Dorm.no – my hostel in Bergen - was just a stones throw from the train station and very hip and modern. They definitely have the knack of stuffing in as many backpackers as possible though – there were about 12 people in my dorm and about 6-7 dorms in a very small space. It was almost a miracle that i never had to queue for the toilet/shower.

Touristic Adventures (11 july)

Bergen is an extremely picturesque, very user-friendly city with character in spades. For Norway's 2nd biggest city it really has a friendly village feel to it. It is definitely one of my favs.

I spent most of my one day in Bergen just strolling around it's cute streets - wandering on in to the odd medieval church, heading along the fjord harbour past ancient wooden houses in the Bryggen district (a UNESCO world heritage site) and then through the mouth-watering fish market to the fortress Bergenhus. It was a gorgeous day (unusual for the usually very wet city) to clamber around the fortress and i managed to get my quota of stunning Norwegian vistas from the fortress hill.

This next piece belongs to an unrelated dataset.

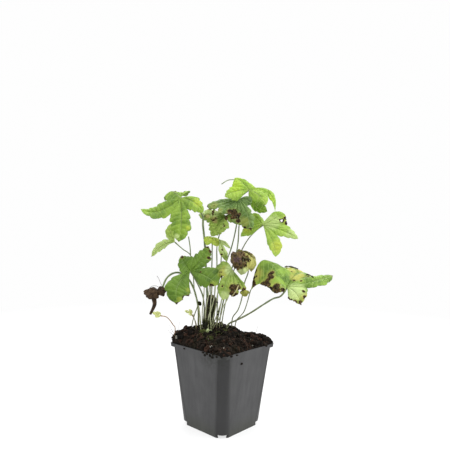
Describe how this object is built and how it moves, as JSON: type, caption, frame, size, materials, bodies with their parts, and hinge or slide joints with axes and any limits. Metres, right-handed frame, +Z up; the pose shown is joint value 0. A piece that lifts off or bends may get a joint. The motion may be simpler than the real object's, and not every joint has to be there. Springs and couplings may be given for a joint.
{
  "type": "potted cranesbill plant",
  "caption": "Young woodland cranesbill with lobed green and withering brown leaves on long thin stalks, in a square black nursery pot heaped with dark soil.",
  "frame": {"origin": "centre of the pot's underside, on the surface that it stands on", "axes": "+Z up; X and Y square to the pot's sides; the pot's corner at +X -Y is turned to the front"},
  "size_m": [0.1692, 0.1683, 0.2925],
  "materials": {
    "pot_plastic": "thin black plastic, satin, with fine upright moulding lines",
    "soil": "crumbly dark potting soil",
    "rootstock": "pale knotted stem base",
    "stalk_dead": "dry and dark",
    "stalk_pale": "thin and fibrous",
    "leaf_green": "soft leaf, slightly glossy above",
    "leaf_light": "thin leaf with light through it",
    "leaf_dark": "shaded leaf",
    "leaf_pale": "pale seedling leaf",
    "leaf_withered": "withered leaf, brown and curled",
    "leaf_dead": "dead leaf, dry and folded"
  },
  "bodies": {
    "root": {"pot": "pot_plastic", "soil": "soil", "rootstock": "rootstock", "stalk_old": "stalk_dead", "stalk_thin": "stalk_pale", "leaf_upper_left": "leaf_green", "leaf_left_small": "leaf_light", "leaf_lower_left": "leaf_green", "leaf_front_middle": "leaf_light", "leaf_lower_right": "leaf_green", "leaf_upper_right": "leaf_light", "leaf_dark_middle": "leaf_dark", "leaf_top": "leaf_light", "leaf_middle_green": "leaf_dark", "leaf_yellow_folded": "leaf_light", "leaf_narrow_green": "leaf_light", "leaf_brown_curled": "leaf_withered", "seedling_left": "leaf_pale", "seedling_right": "leaf_pale", "leaf_shrivelled": "leaf_dead"}
  },
  "joints": []
}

The Bryggen district is amazing. All the houses are made of wood in the traditional style, consequently the buildings think nothing of leaning on each other, there are some “interesting” slopes and angles and almost none of the floors are level. There are tiny wee shops (somehow managing to ooze character despite selling overpriced souvenirs) crammed into increasingly narrower alleyways. And then there are the renovations – any remodeling has to be done the old-school way (hand-sawing wooden logs and the like) – so they take a long long time and become an instant tourist attraction.

Sadly a traditional Bergen rain shower (a torrential downpour of the type where you no longer hear, see, smell anything except the, sometimes horizontal, rain), curtailed my touristing and i had to sprint (via several shops) on back to the hostel.

After consuming a “traditional Norwegain meal”, yup i bought the heat and eat meal again (real food is just too expensive in Norway), i managed to cram in a politico-philosophical discussion with a Brazilian and Scot (over a glass of extremely expensive Baileys in the hostel bar) before turning in in preparation for my “Norway in a Nutshell” trip the next day.



hey, it's raining here too! We've had flooding in several parts of the country...You must have had a thousand different conversations with people by now, so cool! Me Karl and the chicken are fine, just kind of doing domestic things. We found Betty in the kitchen the other day eating oats out of her bag, so she's really part of the family.
We're loving your blog, it's awesome!!